**Extracted data**:
++++++++
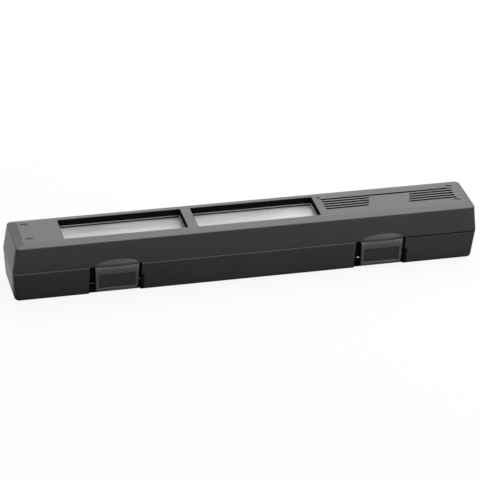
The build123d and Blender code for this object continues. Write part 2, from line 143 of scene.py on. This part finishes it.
class Recipe:
    """A material's node tree, its shader and the piece's own coordinates in metres."""

    def __init__(self, name, **constants):
        self.material = bpy.data.materials.new(name)
        self.material.use_nodes = True
        self.tree = self.material.node_tree
        self.shader = self.tree.nodes["Principled BSDF"]
        for socket, value in constants.items():
            self.shader.inputs[socket.replace("_", " ")].default_value = value

    def node(self, kind, settings=None, inputs=(), output=0):
        """Adds a node, sets it up, joins its inputs and gives back one of its outputs."""
        made = self.tree.nodes.new(kind)
        for key, value in (settings or {}).items():
            setattr(made, key, value)
        pairs = inputs.items() if isinstance(inputs, dict) else enumerate(inputs)
        for key, value in pairs:
            if isinstance(value, Wire):
                self.tree.links.new(value.socket, made.inputs[key])
            else:
                made.inputs[key].default_value = value
        return Wire(self, made.outputs[output])

    def place(self, scale=(1, 1, 1)):
        """A point of the piece, stretched by scale."""
        point = self.node("ShaderNodeTexCoord", output="Object")
        return self.node("ShaderNodeMapping", {}, {"Vector": point, "Scale": scale})

    def axis(self, name):
        """The point's X, Y or Z."""
        return self.node("ShaderNodeSeparateXYZ", {}, {"Vector": self.place()}, name)

    def noise(self, size, detail, stretch=(1, 1, 1), roughness=0.5):
        """Smooth random values from 0 to 1 with features of about that size."""
        inputs = {"Vector": self.place(stretch), "Scale": 1 / size, "Detail": detail, "Roughness": roughness}
        return self.node("ShaderNodeTexNoise", {}, inputs, "Fac")

    def pits(self, size):
        """Distance to the nearest of many scattered points."""
        inputs = {"Vector": self.place(), "Scale": 1 / size}
        return self.node("ShaderNodeTexVoronoi", {}, inputs, "Distance")

    def blend(self, mask, low, high):
        """One colour where the mask is 0 and another where it is 1."""
        inputs = {"Factor": mask, first_colour: low, second_colour: high}
        return self.node("ShaderNodeMix", {"data_type": "RGBA"}, inputs, mixed_colour)

    def bump(self, height, depth):
        """Bends the surface's light as if height rose by that depth."""
        return self.node("ShaderNodeBump", {}, {"Height": height, "Distance": depth}, "Normal")

    def mixed_with(self, other, share):
        """Puts another shader in this one's place where its share is 1."""
        own = Wire(self, self.shader.outputs["BSDF"])
        mix = self.node("ShaderNodeMixShader", {}, (share, own, other), "Shader")
        self.tree.links.new(mix.socket, self.tree.nodes["Material Output"].inputs["Surface"])

    def feed(self, **wires):
        """Joins wires to the shader and gives back the finished material."""
        for socket, wire in wires.items():
            self.tree.links.new(wire.socket, self.shader.inputs[socket.replace("_", " ")])
        return self.material


def finish_nodes(material, *names):
    """Gives the named pieces this material and no other."""
    for name in names:
        slots = nodes[name].data.materials
        slots.clear()
        slots.append(material)
    print(material.name, "on", ", ".join(names))

# %% [markdown]
# Light hardly reaches the grooves, the wells over the windows, the latch pockets and the
# right end of the seam, so shade is painted there: a near-black shader without gloss takes
# over. They could be painted by hand, but each lies at a known place, so a mask finds it
# there: below the top face within the groove panel or a window opening, behind the front
# wall beside a latch, or where lid and base meet. An opening is taken a hair wider than it
# is, so that its walls belong to it.

# %% Sheltered places with painted shade
pane_end_flange, pane_side_flange = 0.0113, 0.0055
groove_from_window, groove_length = 0.0093, 0.1626
groove_middle_y, groove_reach_y = 0.002, 0.0123
pocket_front_y, pocket_back_y, pocket_reach_x = -0.0336, -0.0264, 0.0325
seam_reach_z, seam_pale_x, seam_dark_x = 0.0009, 0.13, 0.19
hair, rim_fade = 0.0002, 0.0004

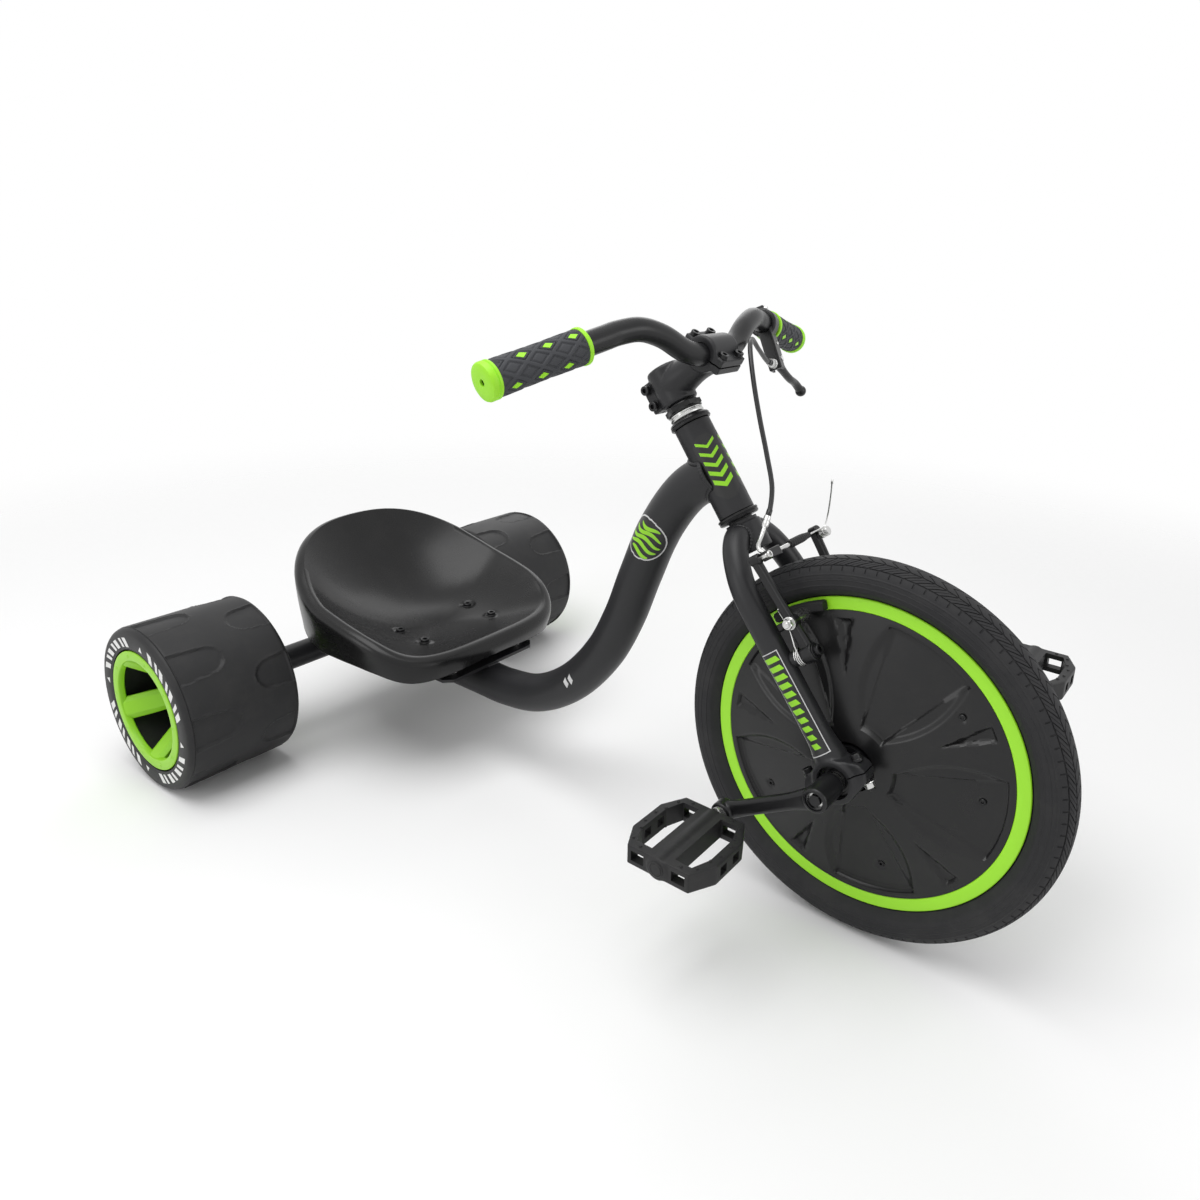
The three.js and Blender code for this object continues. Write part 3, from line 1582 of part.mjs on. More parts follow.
// Cranks and pedals on the spindle through the hub
const crankLength = 110;
const crankDrop = THREE.MathUtils.degToRad(30);
const crankClearance = 1.5;
const crankBossInner = clampOuter + crankClearance;
const spindleInset = 4;
const crankBossOuter = 106;
const crankBossRadius = 12;
const crankArmInner = 92;
const crankArmThick = 11;
const crankRootHalf = 10.5;
const crankTipHalf = 9;
const crankEyeRadius = 11;
const pedalThreadRadius = 5;
const pedalAxleRadius = 6;
const pedalCollarRadius = 8.5;
const pedalCollarWidth = 4;
const pedalInner = 115;
const pedalWidth = 90;
const pedalHalfLength = 46;
const pedalNarrowHalf = 33;
const pedalHalfThick = 10;
const pedalBarrelRadius = 11;
const pedalRail = 9;
const pedalBoreDepth = 82;
const pedalEndStand = 2;
const pedalSlotMargin = 1;

function spindle() {
  return sleeve(0, spindleRadius, -crankBossOuter + spindleInset, crankBossOuter - spindleInset, turnedSides);
}

// A crank arm made along +X on the left side.
function crankArm() {
  const boss = rod(at(0, crankBossInner, 0), at(0, crankBossOuter, 0), crankBossRadius, turnedSides);
  const eyeOuter = crankBossOuter;
  const eye = rod(at(crankLength, crankArmInner, 0), at(crankLength, eyeOuter, 0), crankEyeRadius, turnedSides);
  const outline = [
    [0, -crankRootHalf],
    [crankLength, -crankTipHalf],
    [crankLength, crankTipHalf],
    [0, crankRootHalf],
  ];
  const web = plate(outline, crankArmThick).rotateX(Math.PI / 2)
    .translate(0, crankArmInner + crankArmThick, 0);
  const spindleBore = borer(
    at(0, crankBossInner - overrun, 0),
    at(0, crankBossOuter + overrun, 0),
    spindleRadius + seatGap,
    turnedSides,
  );
  const pedalBore = borer(
    at(crankLength, crankArmInner - overrun, 0),
    at(crankLength, crankBossOuter + overrun, 0),
    pedalThreadRadius + seatGap,
    smallSides,
  );
  return cut(join(boss, eye, web), spindleBore, pedalBore);
}

function pedalAxle() {
  const collarStart = crankBossOuter + seatGap;
  return turned([
    [0, crankArmInner],
    [pedalThreadRadius, crankArmInner],
    [pedalThreadRadius, collarStart],
    [pedalCollarRadius, collarStart],
    [pedalCollarRadius, collarStart + pedalCollarWidth],
    [pedalAxleRadius, collarStart + pedalCollarWidth],
    [pedalAxleRadius, pedalInner + pedalBoreDepth - runGap - pedalSlotMargin],
    [0, pedalInner + pedalBoreDepth - runGap - pedalSlotMargin],
  ], smallSides);
}

// The pedal's platform outline and slots lie in X and Y, with the barrel along Y.
function pedal() {
  const [low, high] = [pedalInner, pedalInner + pedalWidth];
  const shoulder = pedalWidth * 0.27;
  const outline = [
    [-pedalNarrowHalf, low],
    [pedalNarrowHalf, low],
    [pedalHalfLength, low + shoulder],
    [pedalHalfLength, high - shoulder],
    [pedalNarrowHalf, high],
    [-pedalNarrowHalf, high],
    [-pedalHalfLength, high - shoulder],
    [-pedalHalfLength, low + shoulder],
  ];
  const slots = [-1, 1].map((sign) => [
    [sign * (pedalBarrelRadius + pedalSlotMargin), low + pedalRail],
    [sign * (pedalNarrowHalf - pedalRail / 3), low + pedalRail],
    [sign * (pedalHalfLength - pedalRail), low + shoulder + pedalRail / 3],
    [sign * (pedalHalfLength - pedalRail), high - shoulder - pedalRail / 3],
    [sign * (pedalNarrowHalf - pedalRail / 3), high - pedalRail],
    [sign * (pedalBarrelRadius + pedalSlotMargin), high - pedalRail],
  ]);
  const platform = piercedPlate(outline, 2 * pedalHalfThick, slots).translate(0, 0, -pedalHalfThick);
  const barrel = rod(at(0, low, 0), at(0, high + pedalEndStand, 0), pedalBarrelRadius, turnedSides);
  const bore = borer(
    at(0, low - overrun, 0),
    at(0, low + pedalBoreDepth, 0),
    pedalAxleRadius + runGap,
    smallSides,
  );
  return cut(join(platform, barrel), bore);
}

const crankset = new THREE.Group();
crankset.position.copy(frontAxle);
chassis.add(crankset);
add(crankset, 'crank_spindle', spindle(), steel);

for (const { name, sign } of sides) {
  const arm = add(crankset, `crank_arm_${name}`, toSide(crankArm(), sign), blackMetal);
  const angle = sign > 0 ? -crankDrop : Math.PI - crankDrop;
  arm.rotation.y = angle;
  const station = new THREE.Group();
  station.position.set(crankLength * Math.cos(angle), 0, -crankLength * Math.sin(angle));
  crankset.add(station);
  add(station, `pedal_axle_${name}`, toSide(pedalAxle(), sign), steel);
  add(station, `pedal_${name}`, toSide(pedal(), sign), blackPlastic);
}

export default trike;
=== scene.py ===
"""Drift trike: the looks that go on the packed model, one operator for each group of pieces."""

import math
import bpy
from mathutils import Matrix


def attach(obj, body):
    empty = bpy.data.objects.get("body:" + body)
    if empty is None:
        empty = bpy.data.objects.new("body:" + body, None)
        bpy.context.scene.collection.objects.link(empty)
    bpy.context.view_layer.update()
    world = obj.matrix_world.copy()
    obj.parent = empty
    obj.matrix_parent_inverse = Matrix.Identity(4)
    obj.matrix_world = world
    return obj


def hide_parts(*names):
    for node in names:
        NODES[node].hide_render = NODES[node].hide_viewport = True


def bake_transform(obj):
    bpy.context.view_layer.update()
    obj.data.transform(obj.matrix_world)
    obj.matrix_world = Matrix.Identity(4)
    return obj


bl_info = {
    "name": "Drift trike looks",
    "version": (1, 0, 0),
    "blender": (4, 5, 0),
    "location": "View3D > Sidebar > Drift trike",
    "description": "Dresses the packed drift trike with detailed pieces and procedural finishes",
    "category": "Object",
}

import bmesh
import bpy
from bpy.props import FloatProperty, FloatVectorProperty, IntProperty, PointerProperty
from mathutils import Matrix, Vector

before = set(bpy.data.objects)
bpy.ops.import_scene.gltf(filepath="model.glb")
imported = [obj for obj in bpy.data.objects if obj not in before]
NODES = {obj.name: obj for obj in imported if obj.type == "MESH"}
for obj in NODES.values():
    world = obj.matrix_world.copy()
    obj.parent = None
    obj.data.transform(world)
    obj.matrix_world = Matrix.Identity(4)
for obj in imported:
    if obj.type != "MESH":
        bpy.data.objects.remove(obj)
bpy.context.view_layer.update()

# Shapes are made in millimetres, and mesh_of turns them into metres.
MM = 0.001
TAU = 2 * math.pi
SIDES = (("right", -1), ("left", 1))

REAR_X = -430.7
REAR_Z = 102.6
FRONT_AXLE = Vector((338.3, 0, 195))
TILT_N = Vector((0.809017, 0, 0.587785))
TILT_U = Vector((-0.587785, 0, 0.809017))
STEER_X = -8


def frame_matrix(origin, x_axis, y_axis, z_axis):
    matrix = Matrix((x_axis, y_axis, z_axis)).transposed().to_4x4()
    matrix.translation = origin
    return matrix


def moved(x=0, y=0, z=0):
    """A matrix that only moves."""
    return Matrix.Translation((x, y, z))


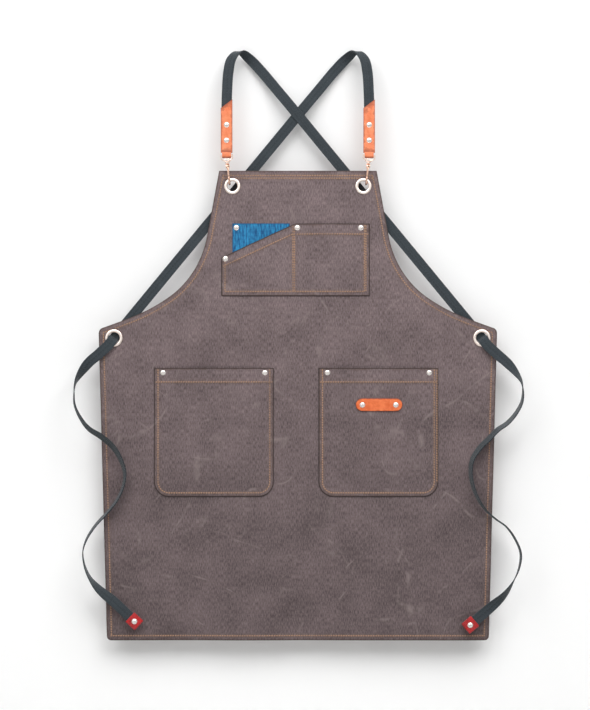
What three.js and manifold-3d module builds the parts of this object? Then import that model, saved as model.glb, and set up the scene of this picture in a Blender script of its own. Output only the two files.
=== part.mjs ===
++++++++
**What to produce**: The first line to be transcribed is the one containing "const crankset = new THREE.Group();", and the last is the one containing "from mathutils import Matrix, Vector". Transcribe exactly those lines and nothing else.

**Reply to the exercise**:
const crankset = new THREE.Group();
crankset.position.copy(frontAxle);
chassis.add(crankset);
add(crankset, 'crank_spindle', spindle(), steel);

for (const { name, sign } of sides) {
  const arm = add(crankset, `crank_arm_${name}`, toSide(crankArm(), sign), blackMetal);
  const angle = sign > 0 ? -crankDrop : Math.PI - crankDrop;
  arm.rotation.y = angle;
  const station = new THREE.Group();
  station.position.set(crankLength * Math.cos(angle), 0, -crankLength * Math.sin(angle));
  crankset.add(station);
  add(station, `pedal_axle_${name}`, toSide(pedalAxle(), sign), steel);
  add(station, `pedal_${name}`, toSide(pedal(), sign), blackPlastic);
}

export default trike;
=== scene.py ===
"""Drift trike: the looks that go on the packed model, one operator for each group of pieces."""

import math
import bpy
from mathutils import Matrix


def attach(obj, body):
    empty = bpy.data.objects.get("body:" + body)
    if empty is None:
        empty = bpy.data.objects.new("body:" + body, None)
        bpy.context.scene.collection.objects.link(empty)
    bpy.context.view_layer.update()
    world = obj.matrix_world.copy()
    obj.parent = empty
    obj.matrix_parent_inverse = Matrix.Identity(4)
    obj.matrix_world = world
    return obj


def hide_parts(*names):
    for node in names:
        NODES[node].hide_render = NODES[node].hide_viewport = True


def bake_transform(obj):
    bpy.context.view_layer.update()
    obj.data.transform(obj.matrix_world)
    obj.matrix_world = Matrix.Identity(4)
    return obj


bl_info = {
    "name": "Drift trike looks",
    "version": (1, 0, 0),
    "blender": (4, 5, 0),
    "location": "View3D > Sidebar > Drift trike",
    "description": "Dresses the packed drift trike with detailed pieces and procedural finishes",
    "category": "Object",
}

import bmesh
import bpy
from bpy.props import FloatProperty, FloatVectorProperty, IntProperty, PointerProperty
from mathutils import Matrix, Vector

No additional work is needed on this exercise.